**Aim:** Repeat every line below exactly as it reads.

-- -- --

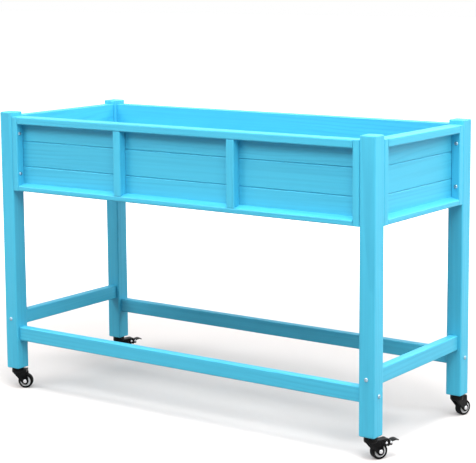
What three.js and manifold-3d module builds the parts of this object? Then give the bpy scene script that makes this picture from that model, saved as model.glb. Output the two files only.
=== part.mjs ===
// A raised rolling planter: a long shallow trough of framed board panels between four
// tall square posts, tied low down by four stretchers, on four swivel casters, two of
// which have a foot brake.
//
// Millimetres. +Z is up, +X runs along the length to the right, +Y runs to the back.
// The origin is on the floor, at the centre of the rectangle that the posts stand on.

import * as THREE from 'three';
import { mergeVertices } from 'three/addons/utils/BufferGeometryUtils.js';
import Module from 'manifold-3d';

const wasm = await Module();
wasm.setup();

// ---------------------------------------------------------------- driving sizes

const LENGTH = 1232; // over the outer faces of the posts, along X
const DEPTH = 500; // over the outer faces of the posts, along Y
const HEIGHT = 806; // from the floor to the tops of the posts
const FIT = 0.3; // gap between two pieces that meet
const CUT_MARGIN = 5; // how far a cutting solid reaches past what it cuts

// posts and stretchers
const POST = 44.5; // side of the square section
const POST_CORNER = 4; // rounding of the long edges
const POST_END = 3; // rounding of the top and bottom edges
const STRETCHER_TALL = 40;
const STRETCHER_THICK = 25;
const LONG_STRETCHER_LEVEL = 164.5; // centre of the front and back stretchers
const END_STRETCHER_LEVEL = 207.5; // centre of the left and right stretchers
const BOARD_CORNER = 3; // rounding of the long edges of stretchers, stiles and rails

// trough
const POST_RISE = 12; // how far the posts stand above the trough
const TROUGH_TALL = 211;
const FRAME_THICK = 25; // thickness of rails, stiles and dividers
const STILE_WIDE = 19.5;
const DIVIDER_WIDE = 24.5;
const LONG_BAYS = 3; // bays between the stiles of the front and back panels
const END_BAYS = 1;
const TOP_RAIL_TALL = 21;
const SILL_FACE = 14; // height of the bottom rail's outer face
const SILL_RISE = 7; // rise of its weathered top from the face to the boards
const SILL_NOSE = 2.5; // rounding of the nose between the face and the weathered top
const SILL_LIP = 6; // thickness of the lip that carries the boards and the floor
const BOARD_THICK = 12;
const BOARD_COUNT = 3; // boards in each panel
const LOWEST_BOARD_TALL = 62; // the boards above it share what is left
const BOARD_CHAMFER = 2; // half of the groove between two boards
const FLOOR_THICK = 12;
const FLOOR_BEARING = 12; // how far the lip reaches under the floor panel
const DRAIN_RADIUS = 6;
const DRAIN_COLUMNS = 6;
const DRAIN_ROWS = 2;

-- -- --

**Solution to the exercise:**
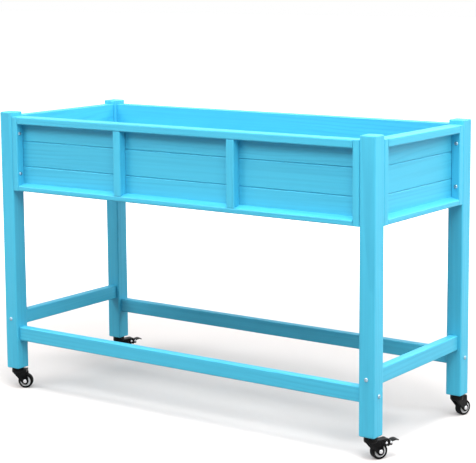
What three.js and manifold-3d module builds the parts of this object? Then give the bpy scene script that makes this picture from that model, saved as model.glb. Output the two files only.
=== part.mjs ===
// A raised rolling planter: a long shallow trough of framed board panels between four
// tall square posts, tied low down by four stretchers, on four swivel casters, two of
// which have a foot brake.
//
// Millimetres. +Z is up, +X runs along the length to the right, +Y runs to the back.
// The origin is on the floor, at the centre of the rectangle that the posts stand on.

import * as THREE from 'three';
import { mergeVertices } from 'three/addons/utils/BufferGeometryUtils.js';
import Module from 'manifold-3d';

const wasm = await Module();
wasm.setup();

// ---------------------------------------------------------------- driving sizes

const LENGTH = 1232; // over the outer faces of the posts, along X
const DEPTH = 500; // over the outer faces of the posts, along Y
const HEIGHT = 806; // from the floor to the tops of the posts
const FIT = 0.3; // gap between two pieces that meet
const CUT_MARGIN = 5; // how far a cutting solid reaches past what it cuts

// posts and stretchers
const POST = 44.5; // side of the square section
const POST_CORNER = 4; // rounding of the long edges
const POST_END = 3; // rounding of the top and bottom edges
const STRETCHER_TALL = 40;
const STRETCHER_THICK = 25;
const LONG_STRETCHER_LEVEL = 164.5; // centre of the front and back stretchers
const END_STRETCHER_LEVEL = 207.5; // centre of the left and right stretchers
const BOARD_CORNER = 3; // rounding of the long edges of stretchers, stiles and rails

// trough
const POST_RISE = 12; // how far the posts stand above the trough
const TROUGH_TALL = 211;
const FRAME_THICK = 25; // thickness of rails, stiles and dividers
const STILE_WIDE = 19.5;
const DIVIDER_WIDE = 24.5;
const LONG_BAYS = 3; // bays between the stiles of the front and back panels
const END_BAYS = 1;
const TOP_RAIL_TALL = 21;
const SILL_FACE = 14; // height of the bottom rail's outer face
const SILL_RISE = 7; // rise of its weathered top from the face to the boards
const SILL_NOSE = 2.5; // rounding of the nose between the face and the weathered top
const SILL_LIP = 6; // thickness of the lip that carries the boards and the floor
const BOARD_THICK = 12;
const BOARD_COUNT = 3; // boards in each panel
const LOWEST_BOARD_TALL = 62; // the boards above it share what is left
const BOARD_CHAMFER = 2; // half of the groove between two boards
const FLOOR_THICK = 12;
const FLOOR_BEARING = 12; // how far the lip reaches under the floor panel
const DRAIN_RADIUS = 6;
const DRAIN_COLUMNS = 6;
const DRAIN_ROWS = 2;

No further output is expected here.